The review of Zola's Truth (Verité) is important in that in it Q expresses some of his most dearly-held beliefs. As prelude, however, I should point out that Q had reviewed Zola's Lá Debâcle in The Speaker for September 23, 1892 (reprinted in Adventures in Criticism [1925], pp. 107-111). There he had written that the novel stifled him as did Zola's later books (p. 108). Q was Church of England and a Liberal, an active one, Brittain writing of his "life-long fidelity to Liberalism" (p. 51). One of Q's Cambridge lectures, "Tradition and Orthodoxy," published in 1934 as one of the essays in The Poet as Citizen and Other Papers, was in reply to T. S. Eliot's who had used the phrase, "a society like ours, worm-eaten with Liberalism." Q wrote that what Eliot meant by Liberalism was "anything which questions dogma: which dogma, to be right dogma, is the priestly utterance of a particular branch of a historically fissiparous Church" (quoted in Brittain, pp. 141-142). Thus, when one goes back to the Zola review in The Bookman, thirty-one years before the publication of the volume in which the lecture was printed, one sees, retrospectively, how very strongly Q felt. Indeed, I believe the relevant part of the Zola review is the strongest statement, couched in the strongest language, Q ever made on the subject. The review, as with others of his reviews, is material for biographers, and, of course, for bibliographers. Q's mention of his lifting "a humble voice at the time of the Rennes trial" of Alfred Dreyfus would not be known from Brittain's biography, and the locus of his remarks remains to be discovered.
E. A. Bennet's Fame and Fiction. An Enquiry into Certain Popularities (1901), reviewed by Q, had a chapter on "Mr. J. M. Barrie" in which Bennet wrote, among other statements, that "when we return to the best parts of 'A Window in Thrums,' we are apt to remark that we care not whether Mr. Barrie is a literary artist or not, he is an undefined. Something that we enjoy." Q, who had quoted this statement, wrote that Bennet's "shrewdness" had deserted him in the chapter on Barrie, adding that "the business of the critic is to define these undefined somethings, and to expound the pleasure which he has had the capacity to feel" (21:21). Given what I have already written above about Q and Barrie, one can understand Q's reservations about Bennet's chapter on Barrie. One of Q's associates on The Speaker, the periodical of which he was assistant editor, was Augustine Birrell, whom he disliked. "'That man takes himself much too seriously and nothing else seriously enough' he once wrote to Wemyss Reid; but at another time he described Birrell as 'representing Fife [for which he was MP] as it ought to be represented—by wind'" (Brittain, p. 19).
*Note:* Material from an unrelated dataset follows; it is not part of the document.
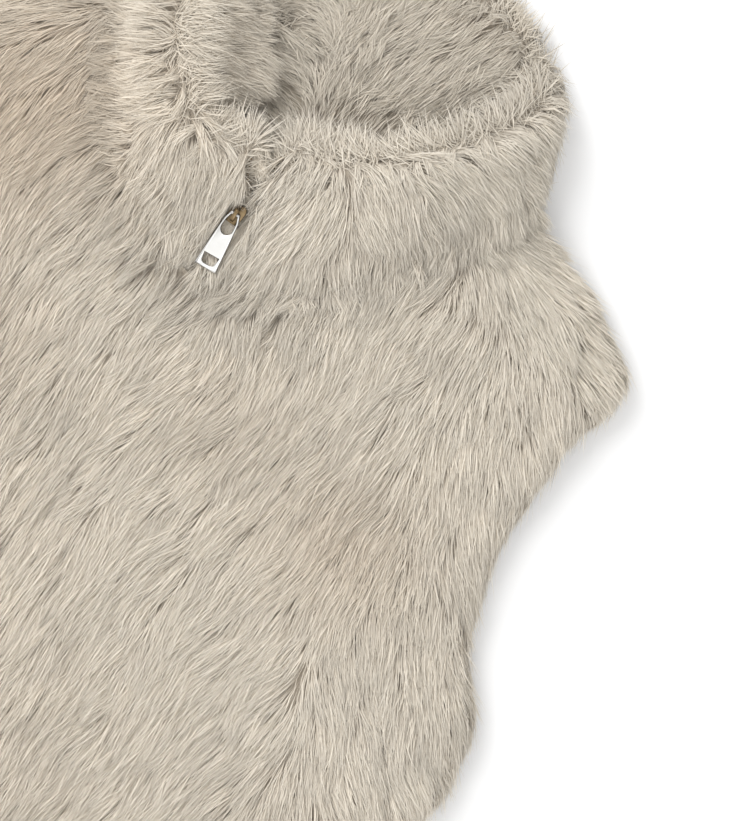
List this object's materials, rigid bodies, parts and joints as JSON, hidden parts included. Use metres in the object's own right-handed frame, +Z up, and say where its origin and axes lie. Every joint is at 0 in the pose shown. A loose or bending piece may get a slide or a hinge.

Despite his dislike of the man, Q praised the volume of essays, Miscellanies, in his review of it, writing of the "enjoyment" afforded by "this wise and witty volume" (21:95). William Watson was another of Q's associates on The Speaker, and Q's review of Watson's Coronation ode is laudatory with but one flaw noted, an "untrue" conceit (22:130-131).
I do not know how many interviews Q granted, and hence reprint this one from the Bookman, especially as here one gets his off-the-cuff remarks
The relevance of reviews for a more complete understanding of the reviewer's critical opinions, as well as the possible addition of new or complementary biographical information, can be seen in the reviews Q wrote for the London Bookman. Should one resurrect all the reviews Q wrote for the periodicals, one would have a large body of material upon which to call. Q was a most prolific writer, but those of his reviews which have been forgotten, whatever their number and extent, should be added to his bibliography and studied for whatever light they may throw upon him as man and critic.
Notes
R. C. Churchill, A Bibliography of Dickensian Criticism 1836-1975 (1975), p. 21, lists "Bookman Feb. 1912; rp 1914. Dickens Centenary No. Tributes by Shaw, Chesterton, Hardy ao," but the Hardy and Chesterton letters here have still been overlooked. Possibly the entry should have read "Letters of Tribute."